**Aim of the task:**
Check every line below for the string "joints", and copy the lines that contain it.

---+---

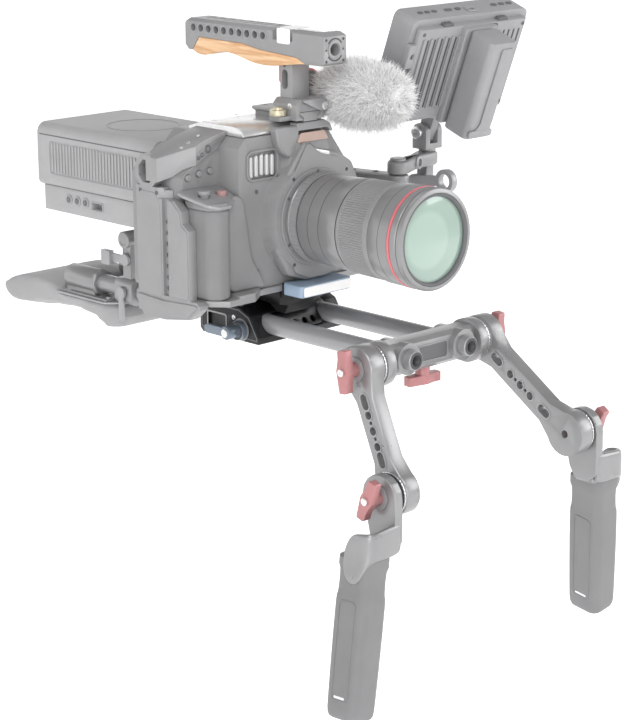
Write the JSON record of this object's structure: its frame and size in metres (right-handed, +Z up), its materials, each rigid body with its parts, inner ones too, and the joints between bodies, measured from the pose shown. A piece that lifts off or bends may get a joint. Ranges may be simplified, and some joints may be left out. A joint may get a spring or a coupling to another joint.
{
  "type": "cinema camera rig",
  "caption": "Shoulder-mounted cinema camera rig with lens, cage, top handle, furry microphone cover, monitor, rods, battery, shoulder pad and two hand grips on swinging arms.",
  "frame": {"origin": "mouth of the 3/8-16 tripod socket under the middle of the baseplate", "axes": "+Z up, the lens looks along -Y, -X is the operator's right-hand side"},
  "size_m": [0.3382, 0.5722, 0.4883],
  "materials": {
    "rods": "satin",
    "base_black": "satin anodised",
    "lever_blue_grey": "satin anodised",
    "plate_pale_blue": "satin anodised",
    "camera_grey": "fine grain",
    "screen": "gloss",
    "sensor": "gloss",
    "mount_metal": "satin",
    "lens_grey": "satin anodised",
    "ring_dark": "ribbed",
    "button_red": "satin",
    "button_grey": "satin",
    "glass": "coated",
    "cage_grey": "satin anodised",
    "cover_bright": "satin",
    "brass": "knurled",
    "lever_steel": "satin",
    "wood": "oiled",
    "holder_grey": "matt",
    "fur": "long pile",
    "monitor_grey": "matt",
    "arm_grey": "satin anodised",
    "knob_red": "satin anodised",
    "grip_grey": "matt",
    "clamp_grey": "satin anodised",
    "battery_grey": "fine grain",
    "pad_soft": "foam-filled"
  },
  "bodies": {
    "base": {"rods": "rods", "baseplate": "base_black", "clamp_jaw": "base_black"},
    "rod_lock_lever": {"rod_lock_lever": "lever_blue_grey"},
    "camera": {"release_plate": "plate_pale_blue", "camera_body": "camera_grey", "camera_grip": "camera_grey", "rear_display": "screen", "image_sensor": "sensor", "lens_mount": "mount_metal", "lens_barrel": "lens_grey", "lens_glass": "glass", "cage_floor": "cage_grey", "cage_right": "cage_grey", "cage_left": "cage_grey", "top_cover": "cover_bright", "nato_rail": "cage_grey", "mic_post": "cage_grey", "arm_base": "cage_grey"},
    "record_button": {"record_button": "button_red"},
    "function_button_1": {"function_button_1": "button_grey"},
    "function_button_2": {"function_button_2": "button_grey"},
    "function_button_3": {"function_button_3": "button_grey"},
    "power_dial": {"power_dial": "button_grey"},
    "focus_ring": {"focus_ring": "ring_dark"},
    "control_ring": {"control_ring": "ring_dark"},
    "handle": {"handle_clamp": "cage_grey", "handle_body": "cage_grey", "handle_wood": "wood"},
    "rail_pin": {"rail_pin": "brass"},
    "handle_lever": {"handle_lever": "lever_steel"},
    "mic": {"mic_holder": "holder_grey", "mic_body": "holder_grey"},
    "windscreen": {"windscreen": "fur"},
    "arm_link": {"arm_link": "cage_grey"},
    "ring_lever": {"ring_lever": "lever_steel"},
    "swivel_post": {"swivel_post": "cage_grey"},
    "monitor": {"monitor_body": "monitor_grey", "monitor_screen": "screen", "monitor_battery": "monitor_grey"},
    "crossbar": {"crossbar": "arm_grey"},
    "bar_knob": {"bar_knob": "knob_red"},
    "right_arm": {"right_arm": "arm_grey"},
    "left_arm": {"left_arm": "arm_grey"},
    "right_handgrip": {"right_bracket": "arm_grey", "right_grip": "grip_grey"},
    "left_handgrip": {"left_bracket": "arm_grey", "left_grip": "grip_grey"},
    "right_arm_knob": {"right_arm_knob": "knob_red"},
    "left_arm_knob": {"left_arm_knob": "knob_red"},
    "right_grip_knob": {"right_grip_knob": "knob_red"},
    "left_grip_knob": {"left_grip_knob": "knob_red"},
    "rear_clamp": {"rear_clamp": "clamp_grey"},
    "flag_lever": {"flag_lever": "lever_steel"},
    "pad_lever": {"pad_lever": "lever_steel"},
    "battery_plate": {"battery_plate": "battery_grey"},
    "battery": {"battery": "battery_grey"},
    "shoulder_pad": {"shoulder_pad": "pad_soft", "pad_plate": "clamp_grey"}
  },
  "joints": [
    {"name": "rod_lock_turn", "type": "hinge", "parent": "base", "child": "rod_lock_lever", "pos_m": [-0.047, -0.012, 0.009], "axis": [-1, 0, 0], "range_deg": [-25, 80]},
    {"name": "camera_slide", "type": "slide", "parent": "base", "child": "camera", "axis": [0, 1, 0], "range_m": [-0.012, 0.006]},
    {"name": "record_press", "type": "slide", "parent": "camera", "child": "record_button", "axis": [0, 0, -1], "range_m": [0, 0.0015], "stiffness_N_per_m": 400, "springref_m": -0.0008},
    {"name": "function_press_1", "type": "slide", "parent": "camera", "child": "function_button_1", "axis": [0, 1, 0], "range_m": [0, 0.001], "stiffness_N_per_m": 500, "springref_m": -0.0008},
    {"name": "function_press_2", "type": "slide", "parent": "camera", "child": "function_button_2", "axis": [0, 1, 0], "range_m": [0, 0.001], "stiffness_N_per_m": 500, "springref_m": -0.0008},
    {"name": "function_press_3", "type": "slide", "parent": "camera", "child": "function_button_3", "axis": [0, 1, 0], "range_m": [0, 0.001], "stiffness_N_per_m": 500, "springref_m": -0.0008},
    {"name": "power_turn", "type": "hinge", "parent": "camera", "child": "power_dial", "pos_m": [-0.096, -0.027, 0.125], "axis": [0, 0, 1], "range_deg": [0, 60]},
    {"name": "focus_turn", "type": "hinge", "parent": "camera", "child": "focus_ring", "pos_m": [0, -0.12, 0.098], "axis": [0, -1, 0], "range_deg": [-90, 90]},
    {"name": "control_turn", "type": "hinge", "parent": "camera", "child": "control_ring", "pos_m": [0, -0.06, 0.098], "axis": [0, -1, 0], "continuous": true},
    {"name": "handle_slide", "type": "slide", "parent": "camera", "child": "handle", "axis": [0, 1, 0], "range_m": [0, 0.018]},
    {"name": "pin_lift", "type": "slide", "parent": "handle", "child": "rail_pin", "axis": [0, 0, 1], "range_m": [0, 0.003], "stiffness_N_per_m": 600, "springref_m": -0.002},
    {"name": "handle_lever_turn", "type": "hinge", "parent": "handle", "child": "handle_lever", "pos_m": [0.012, -0.043, 0.183], "axis": [0, 1, 0], "range_deg": [0, 32]},
    {"name": "mic_tilt", "type": "hinge", "parent": "camera", "child": "mic", "pos_m": [0.025, 0.004, 0.19], "axis": [1, 0, 0], "range_deg": [-8, 8]},
    {"name": "windscreen_slide", "type": "slide", "parent": "mic", "child": "windscreen", "axis": [0, -1, 0], "range_m": [0, 0.05]},
    {"name": "arm_turn", "type": "hinge", "parent": "camera", "child": "arm_link", "pos_m": [0.088, -0.052, 0.12], "axis": [0, 0, 1], "range_deg": [-10, 20]},
    {"name": "ring_lever_turn", "type": "hinge", "parent": "arm_link", "child": "ring_lever", "pos_m": [0.13, -0.036, 0.107], "axis": [1, 0, 0], "range_deg": [0, 60]},
    {"name": "monitor_swivel", "type": "hinge", "parent": "arm_link", "child": "swivel_post", "pos_m": [0.137, -0.038, 0.131], "axis": [0, 0, 1], "range_deg": [-5, 35]},
    {"name": "monitor_tilt", "type": "hinge", "parent": "swivel_post", "child": "monitor", "pos_m": [0.137, -0.038, 0.148], "axis": [1, 0, 0], "range_deg": [-20, 25]},
    {"name": "bar_slide", "type": "slide", "parent": "base", "child": "crossbar", "axis": [0, 1, 0], "range_m": [-0.007, 0.06]},
    {"name": "bar_knob_turn", "type": "hinge", "parent": "crossbar", "child": "bar_knob", "pos_m": [0, -0.163, 0], "axis": [0, 0, -1], "range_deg": [-180, 180]},
    {"name": "right_arm_swing", "type": "hinge", "parent": "crossbar", "child": "right_arm", "pos_m": [-0.0574, -0.164, 0.011], "axis": [1, 0, 0], "range_deg": [-60, 45]},
    {"name": "right_grip_swing", "type": "hinge", "parent": "right_arm", "child": "right_handgrip", "pos_m": [-0.0752, -0.20073, -0.07553], "axis": [1, 0, 0], "range_deg": [-60, 60]},
    {"name": "right_arm_knob_turn", "type": "hinge", "parent": "right_arm", "child": "right_arm_knob", "pos_m": [-0.0732, -0.164, 0.011], "axis": [-1, 0, 0], "range_deg": [-180, 180]},
    {"name": "right_grip_knob_turn", "type": "hinge", "parent": "right_handgrip", "child": "right_grip_knob", "pos_m": [-0.086, -0.20073, -0.07553], "axis": [-1, 0, 0], "range_deg": [-180, 180]},
    {"name": "left_arm_swing", "type": "hinge", "parent": "crossbar", "child": "left_arm", "pos_m": [0.0574, -0.164, 0.011], "axis": [1, 0, 0], "range_deg": [-45, 75]},
    {"name": "left_grip_swing", "type": "hinge", "parent": "left_arm", "child": "left_handgrip", "pos_m": [0.0752, -0.25323, -0.04806], "axis": [1, 0, 0], "range_deg": [-60, 60]},
    {"name": "left_arm_knob_turn", "type": "hinge", "parent": "left_arm", "child": "left_arm_knob", "pos_m": [0.0732, -0.164, 0.011], "axis": [1, 0, 0], "range_deg": [-180, 180]},
    {"name": "left_grip_knob_turn", "type": "hinge", "parent": "left_handgrip", "child": "left_grip_knob", "pos_m": [0.086, -0.25323, -0.04806], "axis": [1, 0, 0], "range_deg": [-180, 180]},
    {"name": "rear_clamp_slide", "type": "slide", "parent": "base", "child": "rear_clamp", "axis": [0, 1, 0], "range_m": [-0.004, 0.001]},
    {"name": "flag_turn", "type": "hinge", "parent": "rear_clamp", "child": "flag_lever", "pos_m": [-0.0374, 0.139, 0.04], "axis": [1, 0, 0], "range_deg": [-30, 30]},
    {"name": "pad_lever_turn", "type": "hinge", "parent": "rear_clamp", "child": "pad_lever", "pos_m": [-0.0424, 0.139, 0.013], "axis": [1, 0, 0], "range_deg": [-60, 0]},
    {"name": "battery_plate_tilt", "type": "hinge", "parent": "rear_clamp", "child": "battery_plate", "pos_m": [0, 0.139, 0.057], "axis": [1, 0, 0], "range_deg": [-8, 10]},
    {"name": "battery_slide", "type": "slide", "parent": "battery_plate", "child": "battery", "axis": [0, 1, 0], "range_m": [0, 0.03]},
    {"name": "pad_slide", "type": "slide", "parent": "base", "child": "shoulder_pad", "axis": [0, 1, 0], "range_m": [-0.001, 0.01]}
  ]
}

---+---

**Finished exercise:**
Write the JSON record of this object's structure: its frame and size in metres (right-handed, +Z up), its materials, each rigid body with its parts, inner ones too, and the joints between bodies, measured from the pose shown. A piece that lifts off or bends may get a joint. Ranges may be simplified, and some joints may be left out. A joint may get a spring or a coupling to another joint.
  "joints": [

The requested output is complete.